L'Ivresse du vin nouveau.
Il s'agissait désormais de savoir si je rentrerais à la
maison ou non. Nous étions venus à Londres pour le week-end et c'était
déjà lundi matin. J'avais des examens en vue, lourds de conséquences
et de soucis... Mais mon père fut d'avis que j'avais été trop
extraordinairement béni pour reprendre immédiatement mes études. Il y
a un temps pour tout et ce n'était pas le moment de retourner à
l'école. Il me consulta à ce sujet. « Ne pouvons-nous pas
assister encore à d'autres réunions ? » demandai-je en guise
de réponse. Mon père sourit. « Oui, dit-il, une fois qu'on a
goûté de ce Vin on devient aussi insatiable qu'un buveur. On en veut
toujours davantage. » C'est ainsi qu'après avoir pris congé de
nos amis et de ce cher M. Léonard, nous partîmes bras dessus bras
dessous pour la ville, j'étais gêné par le bruit de la circulation.

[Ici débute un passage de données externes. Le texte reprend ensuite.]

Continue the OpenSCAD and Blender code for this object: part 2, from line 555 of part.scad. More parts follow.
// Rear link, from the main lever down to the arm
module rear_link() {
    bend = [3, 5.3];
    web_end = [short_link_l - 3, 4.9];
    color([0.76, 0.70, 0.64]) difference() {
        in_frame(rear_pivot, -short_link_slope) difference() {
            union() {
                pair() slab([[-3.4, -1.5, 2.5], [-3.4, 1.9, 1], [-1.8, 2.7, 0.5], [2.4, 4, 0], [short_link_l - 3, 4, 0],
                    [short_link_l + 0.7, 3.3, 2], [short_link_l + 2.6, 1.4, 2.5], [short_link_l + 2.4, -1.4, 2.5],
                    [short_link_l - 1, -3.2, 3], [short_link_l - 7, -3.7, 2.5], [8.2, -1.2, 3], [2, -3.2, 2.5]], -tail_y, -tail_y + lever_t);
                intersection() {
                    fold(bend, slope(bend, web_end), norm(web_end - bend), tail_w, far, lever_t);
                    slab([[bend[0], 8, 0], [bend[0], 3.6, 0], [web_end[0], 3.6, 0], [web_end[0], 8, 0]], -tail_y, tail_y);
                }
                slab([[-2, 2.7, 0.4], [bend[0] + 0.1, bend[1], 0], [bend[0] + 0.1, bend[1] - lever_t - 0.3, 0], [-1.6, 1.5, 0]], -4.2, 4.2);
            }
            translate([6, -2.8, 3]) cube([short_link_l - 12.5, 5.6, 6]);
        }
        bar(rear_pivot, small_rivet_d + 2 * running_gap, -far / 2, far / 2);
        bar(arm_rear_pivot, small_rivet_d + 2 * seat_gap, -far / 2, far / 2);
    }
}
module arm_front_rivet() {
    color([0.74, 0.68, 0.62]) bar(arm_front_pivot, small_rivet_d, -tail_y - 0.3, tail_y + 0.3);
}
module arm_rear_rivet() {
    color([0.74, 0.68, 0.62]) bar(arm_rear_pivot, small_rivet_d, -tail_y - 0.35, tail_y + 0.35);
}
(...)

Cela me dérangeait. Le nuage de gloire n'avait pas diminué, averses de
bénédictions. Mon coeur n'avait toujours qu'un désir : louer son
Dieu. Impossible de contenir les hymnes de reconnaissance qui
jaillissaient de ma bouche en une langue inconnue.

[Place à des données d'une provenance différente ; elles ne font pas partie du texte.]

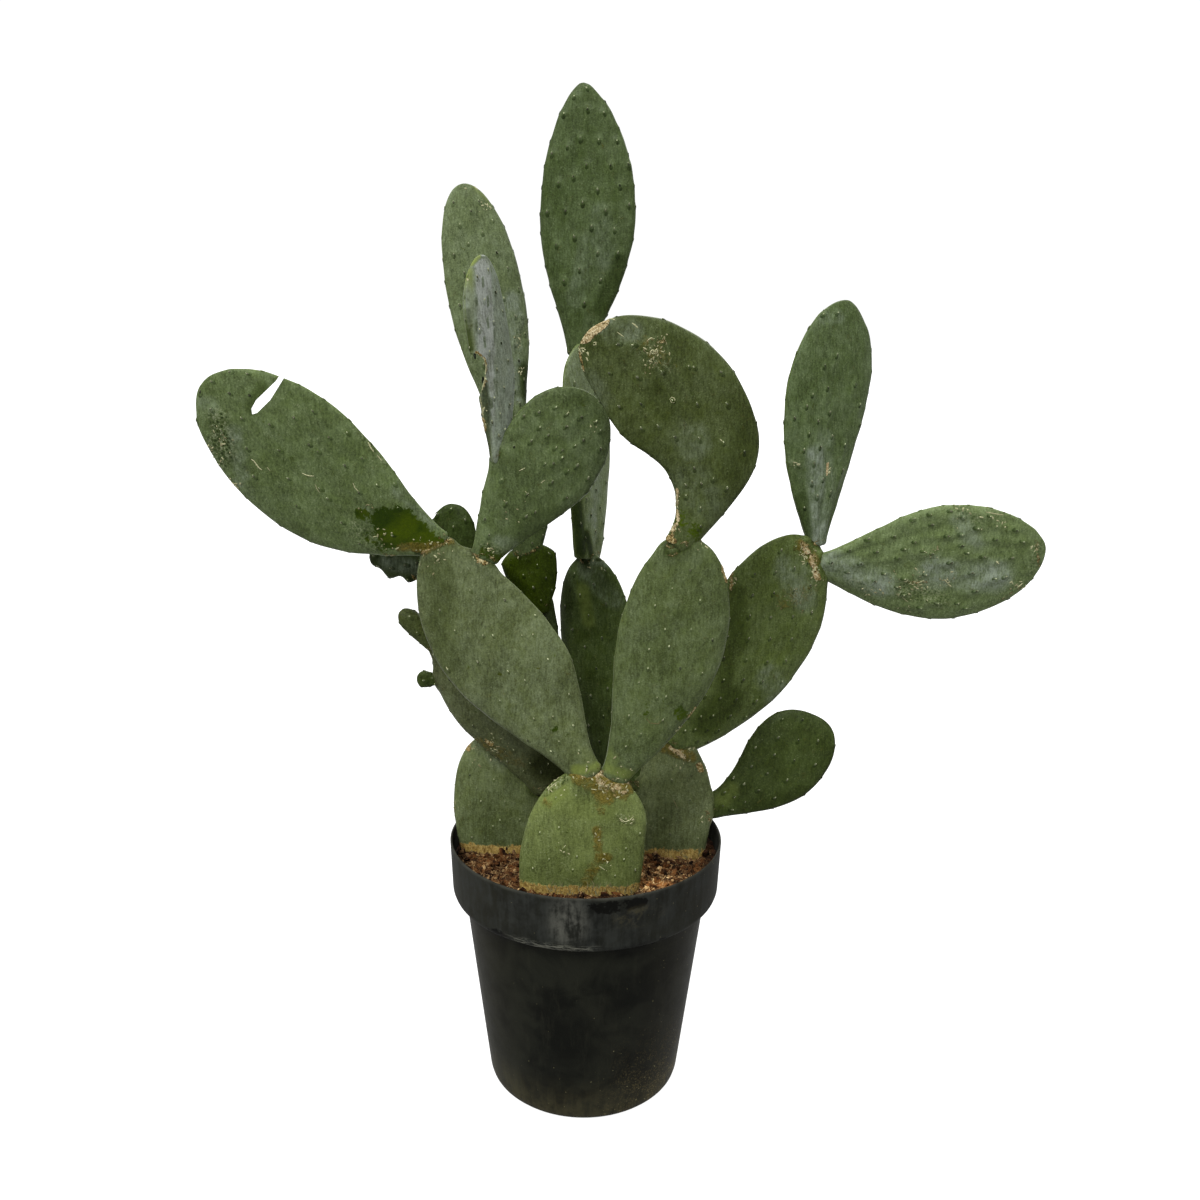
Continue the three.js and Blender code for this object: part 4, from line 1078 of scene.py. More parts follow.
def seen_areoles(pad, tree):
    """(fraction along, angle, pale) of the areoles that the photograph shows on a pad."""
    spots = []
    for u, v, *pale in AREOLES[pad["name"]]:
        x, y, _ = to_pad(pad, on_skin(tree, u, v))
        t, across = unbent(pad, x, y)
        t = min(max(t, TIP_ROOM), 1 - TIP_ROOM)
        spots.append((t, face_angle(across / half_width_at(pad, t, across)), bool(pale)))
    return spots


def areoles_of(pad, draw, tree):
    """(fraction along, angle, pale) of each areole: a slanted net on the faces and a row on each edge."""
    known = pad["name"] in AREOLES
    spots = seen_areoles(pad, tree) if known else []
    for face in (-1,) if known else (1, -1):
        shift = draw.random(2)
        for i in range(-NET_SPAN, NET_SPAN + 1):
            for j in range(-NET_SPAN, NET_SPAN + 1):
                a, b = (i + shift[0]) * pad["net"], (j + shift[1]) * pad["net"]
                x = a * math.cos(NET_TURN) - b * math.sin(NET_TURN)
                y = face * (a * math.sin(NET_TURN) + b * math.cos(NET_TURN))
                across, along = 2 * x / pad["width"], y / pad["length"] + 0.5
                if abs(across) > NET_REACH or not 0 < along < 1:
                    continue
                across += draw.normal(0, NET_SCATTER[0])
                t = NET_START + NET_LENGTH * along ** NET_POWER + draw.normal(0, NET_SCATTER[1])
                spots.append((t, face * face_angle(across), draw.random() < pad["pale"]))
    start, span = EDGE_SPAN
    for side in (0, np.pi):
        count = max(2, round(EDGE_STEP * pad["length"] / pad["net"]))
        for k in range(count):
            t = start + span * (k + 0.5 + draw.normal(0, EDGE_SCATTER)) / count
            spots.append((t, side, draw.random() < pad["pale"]))
    return np.array(spots, float)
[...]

Tandis que nous marchions dans la rue, mon père me dit de chanter plus
doucement. Mais cela me parut tout à fait injuste. Comment pouvais-je
étouffer l'Esprit ? Mes yeux contemplaient le plus beau des Fils
des hommes ! Les tonnerres d'alléluias roulaient en moi, plus
puissants que le bruit de la grande cité. Voyant qu'il n'arrivait à
rien, mon père me dit avec bonté : « Eh bien, William, garde
tes yeux fermés et je te conduirai comme un aveugle. Je t'avertirai
quand il faudra monter ou descendre du trottoir »

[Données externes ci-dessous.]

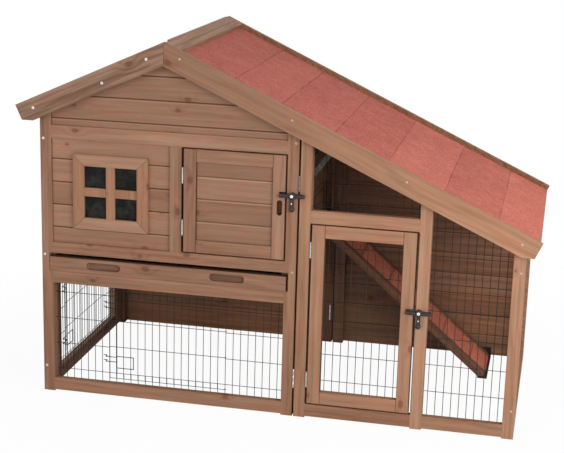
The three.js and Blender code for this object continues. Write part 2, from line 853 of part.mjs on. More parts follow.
// Tray: a wooden front board with two finger slots, and a sheet pan that slides on the rail
// below it and on runners behind that rail
const trayLeft = postWidth - trayRebate + traySideGap;
const trayRight = clearRight + trayRebate - trayRightGap;
const trayBottom = trayFloor + softGap;
function traySlot(x) {
  const z = trayBottom + trayFrontHeight / 2 + 1;
  return slabY(roundedBar(x, z, traySlotLength, traySlotHeight), -1, traySlotDepth);
}
add('tray_front', cut(
  block(trayLeft, trayRight, 0, trayFrontThickness, trayBottom, trayBottom + trayFrontHeight),
  [
    traySlot(trayLeft + traySlotInsetLeft + traySlotLength / 2),
    traySlot(trayRight - traySlotInsetRight - traySlotLength / 2),
  ],
), pine);
const panLeft = postWidth + trayPanInset;
const panRight = clearRight - trayPanInset;
const panBack = backPosts - trayBackGap;
add('tray_pan', cut(
  block(panLeft, panRight, trayFrontThickness, panBack, trayBottom, trayBottom + trayWallHeight),
  [block(
    panLeft + trayWallThickness, panRight - trayWallThickness,
    trayFrontThickness + trayWallThickness, panBack - trayWallThickness,
    trayBottom + trayFloorThickness, trayCeiling,
  )],
), zinc);
const boardsInside = bodyDepth - boardSetback - boardThickness;
const runnerLow = trayFloor - runnerHeight;
const runnerLeft = postWidth + runnerInset;
const runnerRight = clearRight - runnerInset;
add('tray_bottom_rail', fuse([
  rail(postWidth, clearRight, trayRailLow, trayLowRailHeight),
  block(
    runnerLeft, runnerLeft + runnerWidth, railDepth, boardsInside - softGap,
    runnerLow, trayFloor,
  ),
  block(
    runnerRight - runnerWidth, runnerRight, railDepth, boardsInside - softGap,
    runnerLow, trayFloor,
  ),
  block(
    runnerLeft, runnerRight, boardsInside - runnerWidth, boardsInside - softGap,
    runnerLow, trayFloor,
  ),
]), pine);

// House door
const houseDoorLeft = houseDoorwayLeft + hingeGap;
const houseDoorRight = clearRight - doorGap;
const houseDoorLow = houseSill + doorGap;
const houseDoorHigh = beamLow - doorGap;
function doorFrame(left, right, low, high, cuts) {
  return cut(block(left, right, 0, doorThickness, low, high), [
    block(
      left + doorStile, right - doorStile, -1, doorThickness + 1,
      low + doorStile, high - doorStile,
    ),
    ...cuts,
  ]);
}
const fingerSlotX = houseDoorRight - doorStile / 2 + fingerSlotShift;
add('house_door_frame', doorFrame(
  houseDoorLeft, houseDoorRight, houseDoorLow, houseDoorHigh, [
    slabY(
      roundedBar(fingerSlotX, houseSill + fingerSlotRise, fingerSlotWidth, fingerSlotHeight),
      -1, fingerSlotDepth,
    ),
    latchNotch(houseLatchX, houseLatchZ, houseDoorRight),
  ],
), pine);
const doorBoardsLow = houseDoorLow + doorStile;
add('house_door_boards', slabX(
  boardSection(
    doorBoardsLow + softGap, houseDoorHigh - doorStile - softGap,
    doorBoardsLow + doorPanelFirst, doorPanelPitch, doorPanelThickness, doorPanelGroove,
  ).map(([d, z]) => [doorPanelSetback + d, z]),
  houseDoorLeft + doorStile + softGap, houseDoorRight - doorStile - softGap,
), pine);

// Run front
add('run_header_rail', rail(runDoorLeft, middlePost, headerLow, headerHeight), pineLight);
add('run_bottom_rail_left', rail(
  runDoorLeft, middlePost, railGroundGap, bottomRailHeight,
), pineLight);
add('run_bottom_rail_right', rail(bayLeft, bayRight, railGroundGap, bottomRailHeight), pineLight);
const runDoorX = runDoorLeft + hingeGap;
const runDoorEnd = middlePost - hingeGap;
const runDoorLow = bottomRailTop + doorGap;
const runDoorHigh = headerLow - doorGap;
add('run_door_frame', doorFrame(runDoorX, runDoorEnd, runDoorLow, runDoorHigh, [
  latchNotch(runLatchX, runLatchZ, runDoorEnd),
]), pineLight);
const doorNetLeft = runDoorX + doorStile - netLap;
const doorNetRight = runDoorEnd - doorStile + netLap;
const doorNetLow = runDoorLow + doorStile - netLap;
const doorNetHigh = runDoorHigh - doorStile + netLap;
add('run_door_net', net(
  frontWall,
  row(
    runDoorX + doorStile + runDoorWireInset, wirePitch,
    doorNetLeft + doorWireMargin, doorNetRight - doorWireMargin,
  ),
  row(runLowestWire, wireRise, doorNetLow + doorWireMargin, doorNetHigh - doorWireMargin),
  doorNetLeft, () => doorNetRight,
  doorNetLow, () => doorNetHigh,
), blackWire);

// Nets of the run front: the bay on the right, and the one above the header rail
const netTop = (u) => roofLevel(u, seatDepth + wireClearance);
const wireEnd = (limit) => (v) => {
  const rise = ridgeHeight - v - (seatDepth + wireHalfWidth) / Math.cos(roofPitch);
  return Math.min(limit, ridgeX + rise / Math.tan(roofPitch));
};
add('run_net_right', net(
  frontWall,
  row(
    bayLeft + runBayWireInset, wirePitch, bayLeft + wireSideMargin, bayRight - wireSideMargin,
  ),
  row(runLowestWire, wireRise, lowerNetLow, netTop(bayLeft) - wireRise / 4),
  bayLeft + wireEndGap, wireEnd(bayRight - wireEndGap),
  lowerNetLow, netTop,
), blackWire);
add('run_net_top', net(
  frontWall,
  row(
    runDoorLeft + runBayWireInset, wirePitch,
    runDoorLeft + wireSideMargin, middlePost - wireSideMargin,
  ),
  row(headerTop + topNetFirstWire, wireRise, headerTop, netTop(runDoorLeft) - wireRise / 4),
  runDoorLeft + wireEndGap, wireEnd(middlePost - wireEndGap),
  headerTop - netLap, netTop,
), blackWire);

// Ramp from the hatch to the ground: a board between two rails, covered with felt
const rampStart = partitionRight + softGap;
const rampBack = backPosts - rampBackGap;
const rampFront = rampBack - rampWidth;
const rampFoot = rampFootX - rampFootStrip;
const deckLow = rampRailHeight - rampThickness - rampFeltSink - rampFeltThickness;
const deckHigh = deckLow + rampThickness;
function rampPoint(x, up) {
  return [x, (rampFoot - x) * Math.tan(rampAngle) + up / Math.cos(rampAngle)];
}
function rampSlab(end, low, high, front, back) {
  return slabY([
    rampPoint(end, low),
    rampPoint(end, high),
    rampPoint(rampStart, high),
    rampPoint(rampStart, low),
  ], front, back);
}
function rampRail(front) {
  return slabY([
    [rampFoot, 0],
    [rampFootX, 0],
    rampPoint(rampFootX, rampRailHeight),
    rampPoint(rampStart, rampRailHeight),
    rampPoint(rampStart, 0),
  ], front, front + rampRailWidth);
}
add('ramp_board', fuse([
  rampRail(rampFront),
  rampRail(rampBack - rampRailWidth),
  rampSlab(rampFootX, deckLow, deckHigh, rampFront + 1, rampBack - 1),
]), pineDark);
const feltTop = deckHigh + softGap + rampFeltThickness;
function rampRung(i) {
  const x = rampStart + ((rampFootX - rampStart) * (i + 0.4)) / rampRungs;
  return slabY([
    rampPoint(x, feltTop - 1),
    rampPoint(x + rampRungWidth, feltTop - 1),
    rampPoint(x + rampRungWidth - rampRungTaper, feltTop + rampRungProud),
    rampPoint(x + rampRungTaper, feltTop + rampRungProud),
  ], rampFront + rampRailWidth + softGap, rampBack - rampRailWidth - softGap);
}
add('ramp_felt', fuse([
  rampSlab(
    rampFootX, deckHigh + softGap, feltTop,
    rampFront + rampRailWidth + softGap, rampBack - rampRailWidth - softGap,
  ),
  ...Array.from({ length: rampRungs }, (_, i) => rampRung(i)),
]), felt);

// Roof: for each side a panel of boards on battens with its rear barge board, felt and a
// front barge board; a capping strip lies along the ridge on the right
function slopeSlab(side, from, to, top, bottom, front, back) {
  const start = from > 0
    ? [onSlope(side, from, top), onSlope(side, from, bottom)]
    : [besideRidge(side, hingeSlot, top), besideRidge(side, hingeSlot, bottom)];
  return slabY(
    [start[0], onSlope(side, to, top), onSlope(side, to, bottom), start[1]],
    front, back,
  );
}
function bargeBoard(side, length, front) {
  const under = length - (bargeWidth - bargeEndDepth) / Math.tan(roofPitch);
  return slabY([
    besideRidge(side, mitreGap / 2, 0),
    onSlope(side, length, 0),
    onSlope(side, length, bargeEndDepth),
    onSlope(side, under, bargeWidth),
    besideRidge(side, mitreGap / 2, bargeWidth),
  ], front, front + bargeThickness);
}
function roofPanel(side, length, battens) {
  const bars = battens.map((along) => slopeSlab(
    side, along - battenWidth / 2, along + battenWidth / 2, deckUnder - 1, battenUnder,
    battenFront, bodyDepth - battenFront,
  ));
  return fuse([
    slopeSlab(side, 0, length - eaveInset, deckTop, deckUnder, deckFront, deckBack + 1),
    ...bars,
    bargeBoard(side, length, deckBack),
  ]);
}
function roofFelt(side, length) {
  const lip = length - eaveInset + softGap;
  return slabY([
    besideRidge(side, hingeSlot, feltDepth),
    onSlope(side, length, feltDepth),
    onSlope(side, length, deckUnder),
    onSlope(side, lip, deckUnder),
    onSlope(side, lip, feltUnder),
    besideRidge(side, hingeSlot, feltUnder),
  ], deckFront, deckBack - softGap);
}
const stayDepth = deckUnder + battenThickness / 2;
const stayLevel = partitionRight + stayFromPartition - ridgeX;
const stayBatten = stayLevel / Math.cos(roofPitch) + stayDepth * Math.tan(roofPitch);
const [stayX, stayZ] = onSlope(1, stayBatten, stayDepth);
const lastLeftBatten = leftLength - leftEaveBattenInset;
const lastRightBatten = rightLength - rightEaveBattenInset;
const leftBattens = [ridgeBatten, (ridgeBatten + lastLeftBatten) / 2, lastLeftBatten];
const rightBattens = [
  ridgeBatten, (ridgeBatten + stayBatten) / 2, stayBatten,
  (stayBatten + lastRightBatten) / 2, lastRightBatten,
];
add('roof_left_panel', roofPanel(-1, leftLength, leftBattens), pineDark);
add('roof_left_felt', roofFelt(-1, leftLength), felt);
add('barge_front_left', bargeBoard(-1, leftLength, bargeFront), pine);
add('roof_right_panel', cut(roofPanel(1, rightLength, rightBattens), [
  cylinder(
    [stayX, battenFront - 1, stayZ], [stayX, battenFront + stayPinDepth + 1, stayZ], stayBore,
  ),
]), pineDark);
add('roof_right_felt', roofFelt(1, rightLength), felt);
add('barge_front_right', bargeBoard(1, rightLength, bargeFront), pineLight);
add('ridge_strip', slopeSlab(
  1, 0, ridgeStripWidth, feltDepth - softGap - ridgeStripThickness, feltDepth - softGap,
  deckFront, deckBack - softGap,
), pineLight);

// Door hinges, each in two leaves, and one long hinge whose axis is the ridge
const houseHingeX = houseDoorwayLeft + hingeGap / 2;
const runHingeX = runDoorLeft + hingeGap / 2;
const houseHingeLow = houseSill + houseHingeRise;
const houseHingeHigh = beamLow - houseHingeDrop - hingeLength;
const runHingeLow = bottomRailTop + runHingeRise;
const runHingeHigh = headerLow - runHingeDrop - hingeLength;
add('house_hinge_post_lower', doorHinge(houseHingeX, houseHingeLow, -1), zinc);
add('house_hinge_post_upper', doorHinge(houseHingeX, houseHingeHigh, -1), zinc);
add('house_hinge_door_lower', doorHinge(houseHingeX, houseHingeLow, 1), zinc);
add('house_hinge_door_upper', doorHinge(houseHingeX, houseHingeHigh, 1), zinc);
add('run_hinge_post_lower', doorHinge(runHingeX, runHingeLow, -1), zinc);
add('run_hinge_post_upper', doorHinge(runHingeX, runHingeHigh, -1), zinc);
add('run_hinge_door_lower', doorHinge(runHingeX, runHingeLow, 1), zinc);
add('run_hinge_door_upper', doorHinge(runHingeX, runHingeHigh, 1), zinc);
function ridgeHinge(side) {
  const length = bodyDepth - 2 * ridgeHingeInset;
  const leaf = hingeLeaf(length, ridgeKnuckles, side, 2 * hingeSlot, ridgeLeafDepth);
  const frame = new THREE.Matrix4().makeBasis(X, Z.clone().negate(), Y);
  return leaf.applyMatrix4(frame.setPosition(ridgeX, ridgeHingeInset, ridgeHeight));
}
add('roof_hinge_fixed_leaf', ridgeHinge(-1), zinc);
add('roof_hinge_lid_leaf', ridgeHinge(1), zinc);

// Turn latches
add('house_latch', turnLatch(houseLatchX, houseLatchZ), blackPlastic);
add('run_latch', turnLatch(runLatchX, runLatchZ), blackPlastic);

// Lid stay: an arm that swings on a pin in the end of a batten
function roofStay() {
  const back = battenFront - softGap;
  const lowerX = stayX - stayLength * Math.cos(stayAngle);
  const lowerZ = stayZ - stayLength * Math.sin(stayAngle);
  const middleX = (stayX + lowerX) / 2;
  const middleZ = (stayZ + lowerZ) / 2;
  const outline = roundedBar(0, 0, stayLength + stayWidth, stayWidth).map(([a, b]) => [
    middleX + a * Math.cos(stayAngle) - b * Math.sin(stayAngle),
    middleZ + a * Math.sin(stayAngle) + b * Math.cos(stayAngle),
  ]);
  const arm = slabY(outline, back - stayThickness, back);
  const hole = slabY(disc(lowerX, lowerZ, stayPin), back - stayThickness - 1, back + 1);
  return fuse([
    cut(arm, [hole]),
    cylinder([stayX, back - 1, stayZ], [stayX, battenFront + stayPinDepth, stayZ], stayPin),
  ]);
}
add('roof_stay', roofStay(), zinc);

// The origin lies at the middle of the ground area that the roof covers
const group = new THREE.Group();
model.position.set(-(ridgeX + (rightReach - leftReach) / 2), -bodyDepth / 2, 0);
group.add(model);

export default group;
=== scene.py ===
"""Looks of the rabbit hutch with its run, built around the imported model. Metres, row frame."""
import math
import random

import bmesh
import bpy
from mathutils import Matrix, Vector


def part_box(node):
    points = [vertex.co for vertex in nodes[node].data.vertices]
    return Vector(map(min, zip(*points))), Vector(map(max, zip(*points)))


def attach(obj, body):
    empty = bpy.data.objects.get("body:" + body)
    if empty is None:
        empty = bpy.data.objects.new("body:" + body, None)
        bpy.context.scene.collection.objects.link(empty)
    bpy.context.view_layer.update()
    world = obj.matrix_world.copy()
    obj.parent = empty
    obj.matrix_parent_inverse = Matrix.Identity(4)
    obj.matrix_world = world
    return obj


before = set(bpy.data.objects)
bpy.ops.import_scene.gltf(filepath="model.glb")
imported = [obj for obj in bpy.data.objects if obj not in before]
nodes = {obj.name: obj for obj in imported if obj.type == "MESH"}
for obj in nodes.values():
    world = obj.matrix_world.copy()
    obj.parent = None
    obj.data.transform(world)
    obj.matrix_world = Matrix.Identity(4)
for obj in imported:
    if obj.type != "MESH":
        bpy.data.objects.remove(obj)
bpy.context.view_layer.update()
rng = random.Random(7)

# Pieces are laid out in millimetres: x from the outer face of the front left post, y back from
# the posts' fronts, z up. This is the middle of the object's ground area in those millimetres.
MID_X, MID_Y = 680.5, 345.0
RIDGE_X = 370.0
ROOF_PITCH = math.radians(24.6)
RAMP_ANGLE = math.radians(40)

WHITE = (1, 1, 1)
TO_FRONT = (0, -1, 0)


def mm(length):
    """Millimetres as metres."""
    return length / 1000


def row_x(x):
    return mm(x - MID_X)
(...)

C'est ainsi que je m'enfermai avec Dieu, chantant et parlant dans
cette langue inconnue. Plusieurs personnes s'arrêtaient pour nous
regarder, se demandant ce qui pouvait bien m'arriver. D'aucuns
pensaient certainement à une nouvelle victime de l'alcool, lorsque
deux agents de police se dirigèrent vers nous. Mon père ne perdit pas
son temps ; il héla un taxi et me fourra dedans. Quand le
chauffeur lui demanda où il voulait aller, il cria :
« N'importe où ! » L'homme partit à toute allure,
pensant probablement que j'étais gravement atteint. Mais mon père lui
indiqua le chemin pour se rendre à notre nouvelle réunion, où nous
arrivâmes en louant le Seigneur.
Le début du service.
Il n'est pas beaucoup de pères qui auraient accepté de
conduire par la main, à travers les rues de Londres, leur fils ivre du
vin d'En Haut et poussant des cris de joie. Mais mon père était un
prophète et il avait vu venir cette grande effusion. Dieu l'avait
conduit à une mort à lui-même et à une consécration toujours plus
profondes. Et maintenant Il se servait de lui pour nous amener tous à
la bénédiction de Pentecôte.
Nous assistâmes encore à plusieurs réunions. Comme la puissance de
Dieu éclatait ! Quel merveilleux réveil ! Le feu se
répandait partout, provoquant toujours l'humiliation et les larmes
de repentance. Le temps nous importait peu, et la nourriture
encore moins. Les gens restaient à genoux souvent tard dans la nuit.
Mon plus grand bonheur était de m'agenouiller à côté de ceux qui
cherchaient et de porter leur fardeau dans la prière jusqu'à ce
qu'ayant surmonté tout obstacle, ils eussent la victoire dans la
louange, « selon que l'Esprit leur donnait de
s'exprimer »,
Mon père affirmait à chaque groupe sa conviction du caractère
divin de notre expérience. Je priais sans cesse, témoignant et
exhortant avec une joie indicible, les encourageant tous, Il y avait
des messages avec interprétation et des prophéties d'une force et d'un
effet remarquables. Nous imposions les mains aux malades dont
plusieurs furent guéris. Dieu nous employait abondamment, mais nous
étions trop remplis de Sa gloire pour penser à nous-mêmes. Les
miracles dont nous étions témoins nous impressionnaient moins que la
puissance et la rosée divines qui vivifiaient constamment nos âmes.
A Le mot original, mess, signifie petit enfant, qui ne sait pas encore parler, un nourrisson. (Note trad.)